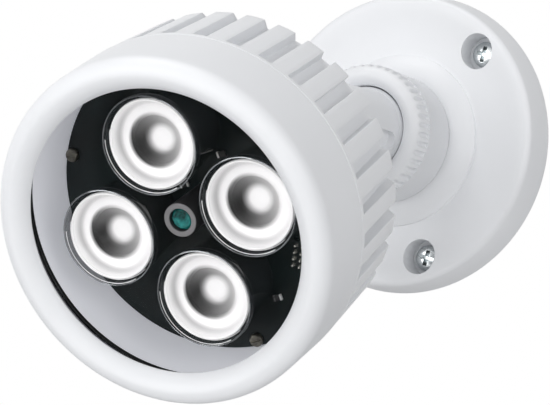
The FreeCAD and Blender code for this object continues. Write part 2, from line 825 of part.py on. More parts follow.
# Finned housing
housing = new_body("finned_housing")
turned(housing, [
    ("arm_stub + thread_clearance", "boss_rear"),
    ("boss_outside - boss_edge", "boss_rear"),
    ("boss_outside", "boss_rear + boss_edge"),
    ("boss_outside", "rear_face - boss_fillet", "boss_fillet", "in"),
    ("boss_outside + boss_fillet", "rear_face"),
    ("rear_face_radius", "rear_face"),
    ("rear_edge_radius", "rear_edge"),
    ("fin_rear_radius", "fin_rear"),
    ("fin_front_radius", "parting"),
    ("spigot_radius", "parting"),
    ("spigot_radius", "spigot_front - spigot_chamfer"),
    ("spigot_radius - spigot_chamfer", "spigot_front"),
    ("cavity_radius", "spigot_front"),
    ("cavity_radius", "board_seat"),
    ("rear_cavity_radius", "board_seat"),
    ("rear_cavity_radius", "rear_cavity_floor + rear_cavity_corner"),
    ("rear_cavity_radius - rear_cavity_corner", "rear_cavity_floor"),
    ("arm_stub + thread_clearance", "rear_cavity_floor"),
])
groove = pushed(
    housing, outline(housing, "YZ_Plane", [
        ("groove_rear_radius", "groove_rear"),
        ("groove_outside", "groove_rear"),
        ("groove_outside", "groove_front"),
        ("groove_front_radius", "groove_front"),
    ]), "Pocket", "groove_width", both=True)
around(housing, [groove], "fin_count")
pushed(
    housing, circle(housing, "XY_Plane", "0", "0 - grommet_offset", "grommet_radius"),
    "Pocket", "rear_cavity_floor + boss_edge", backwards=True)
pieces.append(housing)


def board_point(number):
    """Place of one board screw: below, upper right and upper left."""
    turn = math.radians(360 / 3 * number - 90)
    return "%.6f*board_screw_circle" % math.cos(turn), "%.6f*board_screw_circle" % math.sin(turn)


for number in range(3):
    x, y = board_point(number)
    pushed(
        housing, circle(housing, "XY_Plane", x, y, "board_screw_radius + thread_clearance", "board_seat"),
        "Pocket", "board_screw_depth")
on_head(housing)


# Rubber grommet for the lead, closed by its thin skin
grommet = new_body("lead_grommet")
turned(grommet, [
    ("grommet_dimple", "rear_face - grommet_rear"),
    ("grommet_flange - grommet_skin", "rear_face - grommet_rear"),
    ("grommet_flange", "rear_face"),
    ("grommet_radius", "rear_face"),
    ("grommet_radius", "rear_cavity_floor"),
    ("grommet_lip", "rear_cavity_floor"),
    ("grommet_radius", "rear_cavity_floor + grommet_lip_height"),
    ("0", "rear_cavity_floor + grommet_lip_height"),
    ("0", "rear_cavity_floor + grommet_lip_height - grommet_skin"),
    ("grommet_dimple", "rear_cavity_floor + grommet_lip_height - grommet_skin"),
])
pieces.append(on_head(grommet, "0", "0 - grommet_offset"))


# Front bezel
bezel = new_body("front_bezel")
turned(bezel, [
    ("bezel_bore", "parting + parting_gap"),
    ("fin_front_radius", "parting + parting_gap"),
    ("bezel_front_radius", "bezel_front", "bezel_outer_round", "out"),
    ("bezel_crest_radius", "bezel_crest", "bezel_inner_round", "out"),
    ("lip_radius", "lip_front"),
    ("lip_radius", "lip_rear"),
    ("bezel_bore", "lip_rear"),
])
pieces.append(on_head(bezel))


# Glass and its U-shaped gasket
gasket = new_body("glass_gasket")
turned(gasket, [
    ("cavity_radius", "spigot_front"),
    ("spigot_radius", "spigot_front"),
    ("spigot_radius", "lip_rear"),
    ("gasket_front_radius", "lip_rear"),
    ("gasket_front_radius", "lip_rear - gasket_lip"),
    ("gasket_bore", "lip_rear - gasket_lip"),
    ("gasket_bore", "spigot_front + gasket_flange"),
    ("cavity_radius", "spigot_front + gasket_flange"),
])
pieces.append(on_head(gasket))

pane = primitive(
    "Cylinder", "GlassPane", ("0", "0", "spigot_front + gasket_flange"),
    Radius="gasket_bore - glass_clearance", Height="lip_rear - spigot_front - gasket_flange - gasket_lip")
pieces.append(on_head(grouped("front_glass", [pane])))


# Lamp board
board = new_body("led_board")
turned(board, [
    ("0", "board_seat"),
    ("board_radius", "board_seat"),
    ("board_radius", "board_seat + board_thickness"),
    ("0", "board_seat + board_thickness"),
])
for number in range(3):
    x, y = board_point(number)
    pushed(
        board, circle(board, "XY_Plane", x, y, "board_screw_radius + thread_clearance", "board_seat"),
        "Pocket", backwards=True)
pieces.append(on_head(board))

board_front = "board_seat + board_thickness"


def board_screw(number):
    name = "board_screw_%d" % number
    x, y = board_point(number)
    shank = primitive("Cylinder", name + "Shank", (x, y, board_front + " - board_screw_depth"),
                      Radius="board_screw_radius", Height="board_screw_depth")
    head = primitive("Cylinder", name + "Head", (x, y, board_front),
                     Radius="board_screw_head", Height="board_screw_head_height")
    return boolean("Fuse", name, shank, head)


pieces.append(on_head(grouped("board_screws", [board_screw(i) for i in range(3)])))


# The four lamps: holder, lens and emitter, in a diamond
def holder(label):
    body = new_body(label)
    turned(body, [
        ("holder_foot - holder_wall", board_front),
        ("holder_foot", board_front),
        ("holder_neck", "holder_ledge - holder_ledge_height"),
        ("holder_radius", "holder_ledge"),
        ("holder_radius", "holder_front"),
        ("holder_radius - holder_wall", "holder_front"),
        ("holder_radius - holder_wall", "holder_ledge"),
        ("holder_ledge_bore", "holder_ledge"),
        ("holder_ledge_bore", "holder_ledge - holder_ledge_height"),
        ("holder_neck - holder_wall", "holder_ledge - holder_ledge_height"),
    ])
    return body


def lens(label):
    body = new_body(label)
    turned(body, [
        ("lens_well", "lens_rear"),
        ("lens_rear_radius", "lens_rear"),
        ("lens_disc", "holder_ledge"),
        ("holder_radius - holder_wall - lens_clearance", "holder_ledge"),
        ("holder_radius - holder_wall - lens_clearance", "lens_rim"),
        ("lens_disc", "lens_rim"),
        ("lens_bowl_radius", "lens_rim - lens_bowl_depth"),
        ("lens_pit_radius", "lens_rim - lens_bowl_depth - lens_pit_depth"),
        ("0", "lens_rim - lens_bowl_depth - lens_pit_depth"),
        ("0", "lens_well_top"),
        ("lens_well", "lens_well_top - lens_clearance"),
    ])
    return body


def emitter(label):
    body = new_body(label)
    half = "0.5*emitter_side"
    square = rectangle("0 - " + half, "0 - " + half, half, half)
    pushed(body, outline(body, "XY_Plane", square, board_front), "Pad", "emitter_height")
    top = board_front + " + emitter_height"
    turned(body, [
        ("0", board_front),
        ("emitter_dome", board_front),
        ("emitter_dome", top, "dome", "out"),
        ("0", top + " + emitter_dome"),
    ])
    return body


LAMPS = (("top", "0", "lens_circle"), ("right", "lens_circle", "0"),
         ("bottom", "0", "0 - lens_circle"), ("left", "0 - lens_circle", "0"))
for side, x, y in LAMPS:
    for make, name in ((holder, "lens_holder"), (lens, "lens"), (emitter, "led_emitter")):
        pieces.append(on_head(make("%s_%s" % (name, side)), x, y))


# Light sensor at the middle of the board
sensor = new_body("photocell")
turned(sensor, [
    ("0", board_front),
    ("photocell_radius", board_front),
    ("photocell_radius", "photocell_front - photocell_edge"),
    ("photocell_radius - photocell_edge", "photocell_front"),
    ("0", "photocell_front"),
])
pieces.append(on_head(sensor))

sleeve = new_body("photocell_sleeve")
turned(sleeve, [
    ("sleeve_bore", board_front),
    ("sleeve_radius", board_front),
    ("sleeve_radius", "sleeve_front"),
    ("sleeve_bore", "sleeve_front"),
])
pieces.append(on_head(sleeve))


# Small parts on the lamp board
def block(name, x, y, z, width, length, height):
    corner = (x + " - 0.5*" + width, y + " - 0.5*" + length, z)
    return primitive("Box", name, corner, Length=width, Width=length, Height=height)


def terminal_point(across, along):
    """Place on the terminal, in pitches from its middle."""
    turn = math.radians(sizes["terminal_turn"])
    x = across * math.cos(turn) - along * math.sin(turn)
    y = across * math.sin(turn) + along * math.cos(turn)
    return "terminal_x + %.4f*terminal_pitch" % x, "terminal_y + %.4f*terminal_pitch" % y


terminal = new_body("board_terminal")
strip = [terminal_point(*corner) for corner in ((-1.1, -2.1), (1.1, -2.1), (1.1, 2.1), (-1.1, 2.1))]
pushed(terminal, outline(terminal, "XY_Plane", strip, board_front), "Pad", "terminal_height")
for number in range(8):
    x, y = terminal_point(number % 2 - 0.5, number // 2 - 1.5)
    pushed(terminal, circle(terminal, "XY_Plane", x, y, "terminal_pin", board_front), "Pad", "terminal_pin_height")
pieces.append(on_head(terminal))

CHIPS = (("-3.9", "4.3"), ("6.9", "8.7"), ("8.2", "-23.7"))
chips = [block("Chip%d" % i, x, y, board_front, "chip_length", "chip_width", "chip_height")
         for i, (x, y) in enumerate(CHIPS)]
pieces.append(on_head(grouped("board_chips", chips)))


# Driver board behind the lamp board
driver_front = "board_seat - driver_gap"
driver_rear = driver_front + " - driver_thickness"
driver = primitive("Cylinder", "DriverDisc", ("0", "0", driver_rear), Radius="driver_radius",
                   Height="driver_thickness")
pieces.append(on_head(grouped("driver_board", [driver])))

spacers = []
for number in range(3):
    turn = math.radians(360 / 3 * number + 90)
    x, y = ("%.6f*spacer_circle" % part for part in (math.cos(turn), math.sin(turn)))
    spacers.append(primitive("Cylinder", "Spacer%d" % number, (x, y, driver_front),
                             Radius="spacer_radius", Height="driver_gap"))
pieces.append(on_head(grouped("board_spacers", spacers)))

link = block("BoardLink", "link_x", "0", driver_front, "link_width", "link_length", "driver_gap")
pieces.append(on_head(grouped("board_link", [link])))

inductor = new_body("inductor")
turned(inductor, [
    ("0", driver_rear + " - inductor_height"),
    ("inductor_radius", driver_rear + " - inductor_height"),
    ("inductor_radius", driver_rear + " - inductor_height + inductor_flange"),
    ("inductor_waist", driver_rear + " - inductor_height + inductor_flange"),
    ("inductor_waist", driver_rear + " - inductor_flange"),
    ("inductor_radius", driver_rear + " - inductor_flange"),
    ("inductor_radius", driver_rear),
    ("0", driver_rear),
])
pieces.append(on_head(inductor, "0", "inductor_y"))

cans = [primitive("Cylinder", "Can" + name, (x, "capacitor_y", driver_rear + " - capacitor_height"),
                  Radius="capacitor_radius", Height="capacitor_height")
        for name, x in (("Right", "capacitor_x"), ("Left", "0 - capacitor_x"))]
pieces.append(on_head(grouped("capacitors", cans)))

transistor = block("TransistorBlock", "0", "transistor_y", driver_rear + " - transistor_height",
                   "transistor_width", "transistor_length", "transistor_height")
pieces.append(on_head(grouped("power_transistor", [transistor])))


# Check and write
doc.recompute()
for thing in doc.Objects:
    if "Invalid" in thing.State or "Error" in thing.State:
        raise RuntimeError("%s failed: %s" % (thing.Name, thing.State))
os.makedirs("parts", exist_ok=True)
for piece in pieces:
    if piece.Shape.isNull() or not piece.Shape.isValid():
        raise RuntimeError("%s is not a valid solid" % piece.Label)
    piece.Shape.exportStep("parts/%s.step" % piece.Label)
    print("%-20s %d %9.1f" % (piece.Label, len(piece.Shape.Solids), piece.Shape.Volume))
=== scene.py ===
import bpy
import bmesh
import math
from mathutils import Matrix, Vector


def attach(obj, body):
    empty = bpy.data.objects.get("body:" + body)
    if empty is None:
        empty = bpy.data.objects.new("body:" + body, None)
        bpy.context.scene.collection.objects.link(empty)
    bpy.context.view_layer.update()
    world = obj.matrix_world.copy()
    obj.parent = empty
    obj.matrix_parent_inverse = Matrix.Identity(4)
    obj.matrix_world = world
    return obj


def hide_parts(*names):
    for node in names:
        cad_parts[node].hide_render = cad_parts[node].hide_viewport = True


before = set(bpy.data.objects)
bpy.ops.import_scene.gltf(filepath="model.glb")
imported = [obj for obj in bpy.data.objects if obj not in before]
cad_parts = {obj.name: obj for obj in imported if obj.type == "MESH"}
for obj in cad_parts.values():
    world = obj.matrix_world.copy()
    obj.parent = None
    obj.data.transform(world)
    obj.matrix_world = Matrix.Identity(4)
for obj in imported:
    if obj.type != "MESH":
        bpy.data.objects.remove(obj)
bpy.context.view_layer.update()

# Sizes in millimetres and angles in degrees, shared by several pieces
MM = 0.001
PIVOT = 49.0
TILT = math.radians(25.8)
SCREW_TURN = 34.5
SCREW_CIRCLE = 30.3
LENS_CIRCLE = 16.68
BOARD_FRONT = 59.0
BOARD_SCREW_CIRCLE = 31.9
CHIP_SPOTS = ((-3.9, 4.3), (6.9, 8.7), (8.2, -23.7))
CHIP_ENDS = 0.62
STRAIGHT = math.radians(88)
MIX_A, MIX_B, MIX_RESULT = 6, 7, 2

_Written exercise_
Within the material above, extract exactly the lines that start at the line containing "# Check and write" and stop after the line containing "bpy.data.objects.remove(obj)", and only those.

_Task answer_
# Check and write
doc.recompute()
for thing in doc.Objects:
    if "Invalid" in thing.State or "Error" in thing.State:
        raise RuntimeError("%s failed: %s" % (thing.Name, thing.State))
os.makedirs("parts", exist_ok=True)
for piece in pieces:
    if piece.Shape.isNull() or not piece.Shape.isValid():
        raise RuntimeError("%s is not a valid solid" % piece.Label)
    piece.Shape.exportStep("parts/%s.step" % piece.Label)
    print("%-20s %d %9.1f" % (piece.Label, len(piece.Shape.Solids), piece.Shape.Volume))
=== scene.py ===
import bpy
import bmesh
import math
from mathutils import Matrix, Vector


def attach(obj, body):
    empty = bpy.data.objects.get("body:" + body)
    if empty is None:
        empty = bpy.data.objects.new("body:" + body, None)
        bpy.context.scene.collection.objects.link(empty)
    bpy.context.view_layer.update()
    world = obj.matrix_world.copy()
    obj.parent = empty
    obj.matrix_parent_inverse = Matrix.Identity(4)
    obj.matrix_world = world
    return obj


def hide_parts(*names):
    for node in names:
        cad_parts[node].hide_render = cad_parts[node].hide_viewport = True


before = set(bpy.data.objects)
bpy.ops.import_scene.gltf(filepath="model.glb")
imported = [obj for obj in bpy.data.objects if obj not in before]
cad_parts = {obj.name: obj for obj in imported if obj.type == "MESH"}
for obj in cad_parts.values():
    world = obj.matrix_world.copy()
    obj.parent = None
    obj.data.transform(world)
    obj.matrix_world = Matrix.Identity(4)
for obj in imported:
    if obj.type != "MESH":
        bpy.data.objects.remove(obj)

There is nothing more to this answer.